In some surprising ways, Civilised is not so different from MY Bridge of Light. Despite its treatment of global issues, it is ultimately nationalistic, calling for a better Singapore. In the epilogue, the cast practically yell it out: “If you don’t care about anyone else, at least care about your own fucking country.” It’s a jarring statement, strangely insular compared to the scale of the rest of the play. But it reminds the audience of the context surrounding the play right then: the strange scenario Singaporeans find themselves in where they are encouraged to commemorate their colonisation.

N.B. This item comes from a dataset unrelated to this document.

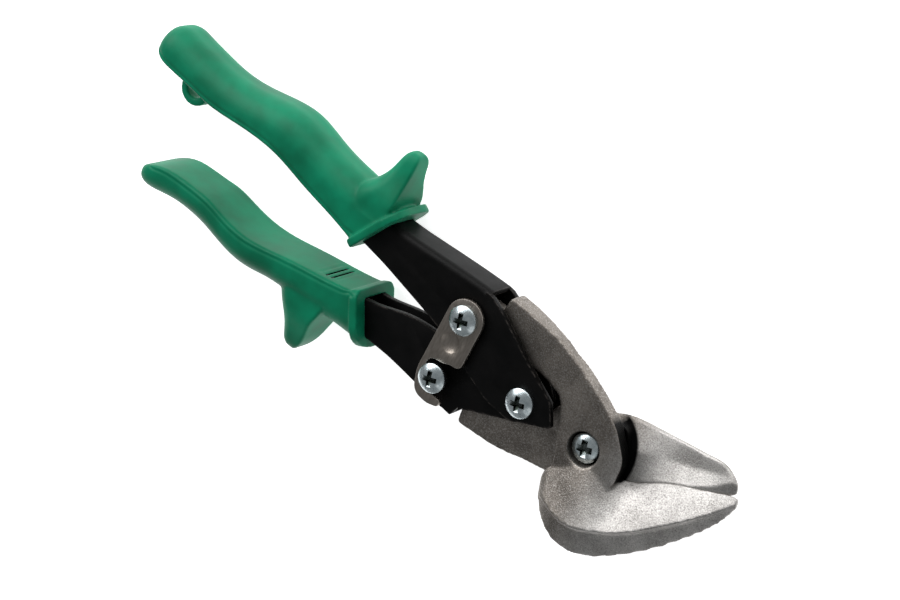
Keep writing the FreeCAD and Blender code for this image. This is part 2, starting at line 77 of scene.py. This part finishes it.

A review of the play on The Straits Times bemoans the lack of a “satisfying whole” out of “patchy bits”, but in my view the lack of a singular narrative is precisely the point. Singapore is up to the neck with dominant, grand narratives and satisfying plotlines, a hallmark that the SG Bicentennial continues to perpetuate. But perhaps the Bicentennial, like the salted fish skin fed to us in the beginning of the Civilised, is a “cruel but necessary” thing. Its inconsistencies and paradoxes remind us of its very anachronism.
Civilised is The Necessary Stage’s ‘quiet riot’ against this phenomenon. The downside is perhaps it is too quiet—in its two-week sold-out run, only a little over a thousand people got to see it due to the size of the space. That said, while the show may be over, the conversation needs to keep going.